Some refineries and chemical plants have gas turbines that have burned hydrogen for years. However, the components in the turbines are older technology, and there have not been any systematic studies comparing the impact of burning hydrogen and natural gas on their useful lifetimes. Modeling is currently the only way to gauge how new fuels may impact components.
That is now changing. Recently, EPRI and Penn State teamed up to begin laboratory testing of hot-zone components. The testing is being informed by input from LCRI and EPRI’s advanced gas turbine (Program 217) and materials program (Program 229). The testing will expose components to differing levels of heat and humidity for various periods of time. The components will also be subjected to destructive testing. “We want to build a materials database based on various scenarios,” Noble said.
In his discussions with utilities, Noble has found that there is a lot of interest in the test results. But it’s also clear that a lot more research will be necessary to fully understand how low-carbon fuels with high water content will affect the lifespan of hot-section components.

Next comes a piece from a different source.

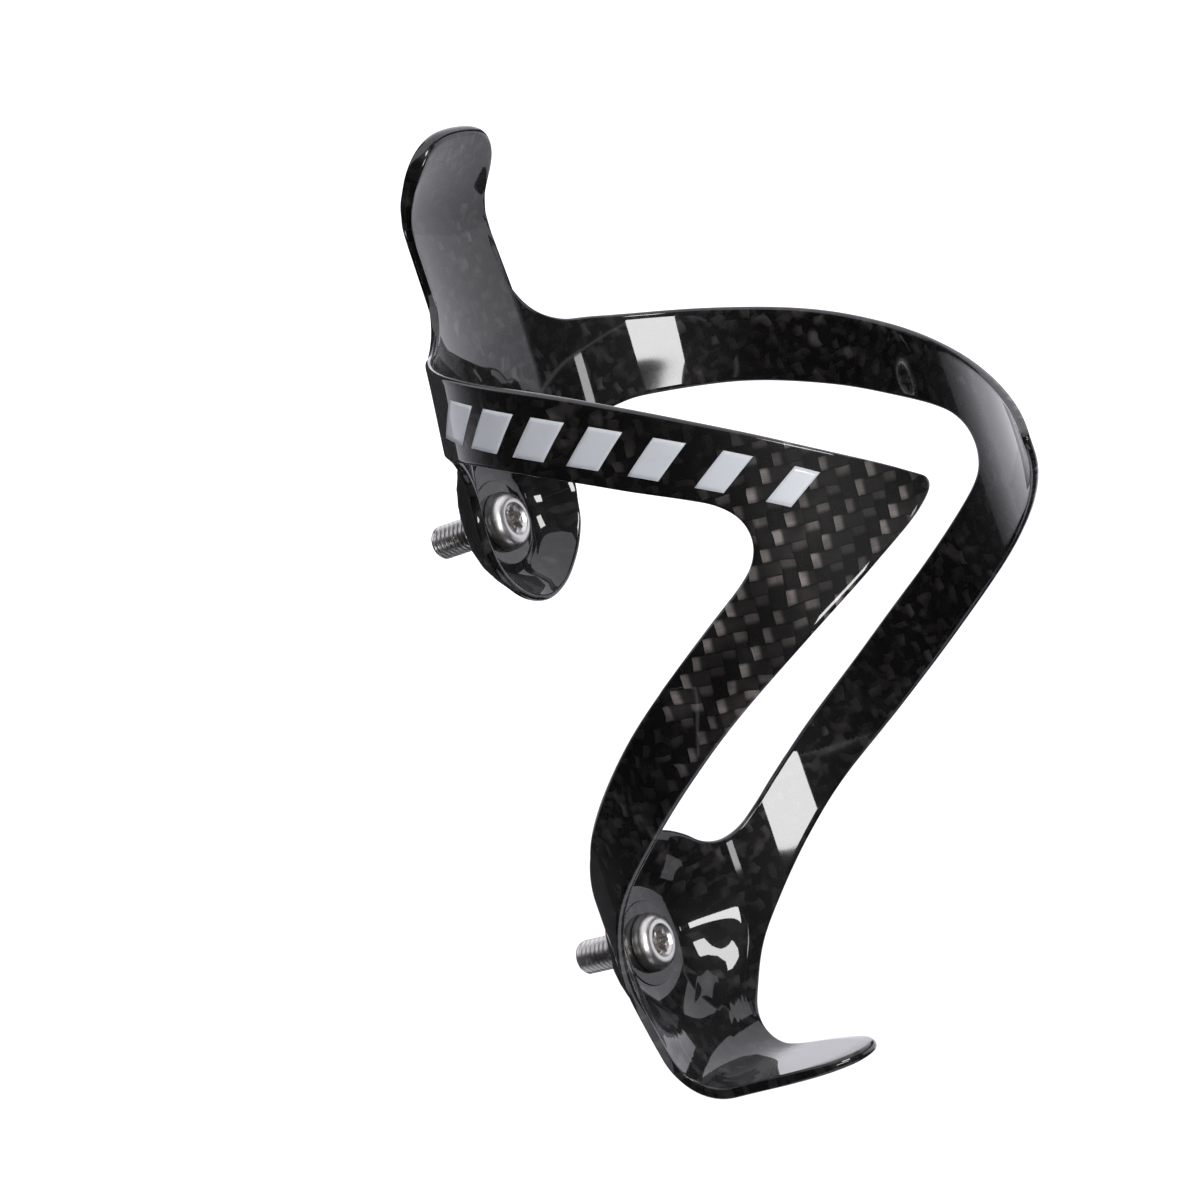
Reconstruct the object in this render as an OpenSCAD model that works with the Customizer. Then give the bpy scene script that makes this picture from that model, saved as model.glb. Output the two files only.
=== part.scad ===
// One-piece laminated water bottle cage, held by two M5 button head bolts.
// The origin is midway between the two bolts, on the frame's bosses. +Z runs up the bottle,
// +Y goes into the frame tube, and -Y is the open front that the bottle goes in at.

/* [Fit] */
// Inner radius of the two arms round the bottle
bottle_r = 35.6; // [35:0.1:36.6]
// Distance from the bosses to the middle of the bottle
bottle_y = 44.8; // [44.4:0.1:45.4]
// How far the tips of the arms spring inwards to hold the bottle
grip = 0.8; // [0:0.1:1.5]
// Distance between the two frame bolts
bolt_gap = 64; // [63:0.5:65]

/* [Laminate] */
// Thickness of the arms
wall = 1.2; // [1:0.1:1.8]
// Thickness of the cups that hold the bolts
cup_wall = 1.35; // [1.2:0.05:1.45]
// Extra thickness at the tip of the upper tab
tab_extra = 1; // [0:0.1:1.4]
// Extra thickness of the foot under the bottle
foot_extra = 0.3; // [0:0.1:1]
// How far the back stands behind the bottle, to reach the frame
back_gap = 3.5; // [3.1:0.1:3.9]
// How far the upper tab stands behind the bottle
tab_gap = 0.6; // [0:0.1:1.2]

/* [Tab and foot] */
// Height at which the upper tab starts to lean forwards
tab_at = 72.7; // [71:0.1:74]
// Radius of the upper tab's bend
tab_bend_r = 9; // [8:0.5:12]
// Lean of the upper tab's tip, in degrees
tab_lean = 43; // [30:1:50]
// Height of the foot's upper face
foot_z = -52.8; // [-54:0.1:-52]
// Radius of the bend between the back and the foot
foot_bend_r = 7; // [6:0.5:8]
// Turn of the foot from the back, in degrees
foot_turn = 90; // [88:1:95]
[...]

A wide range of potential research topics were laid out in the EPRI report released last year.
As the electric power industry considers greater use of low-carbon fuels, gas turbines must also evolve to handle the unique challenges of hydrogen, ammonia, and other alternatives. Continuing research into materials, coatings, and system performance is crucial to ensure turbines remain reliable as alternative fuels scale and become more viable options.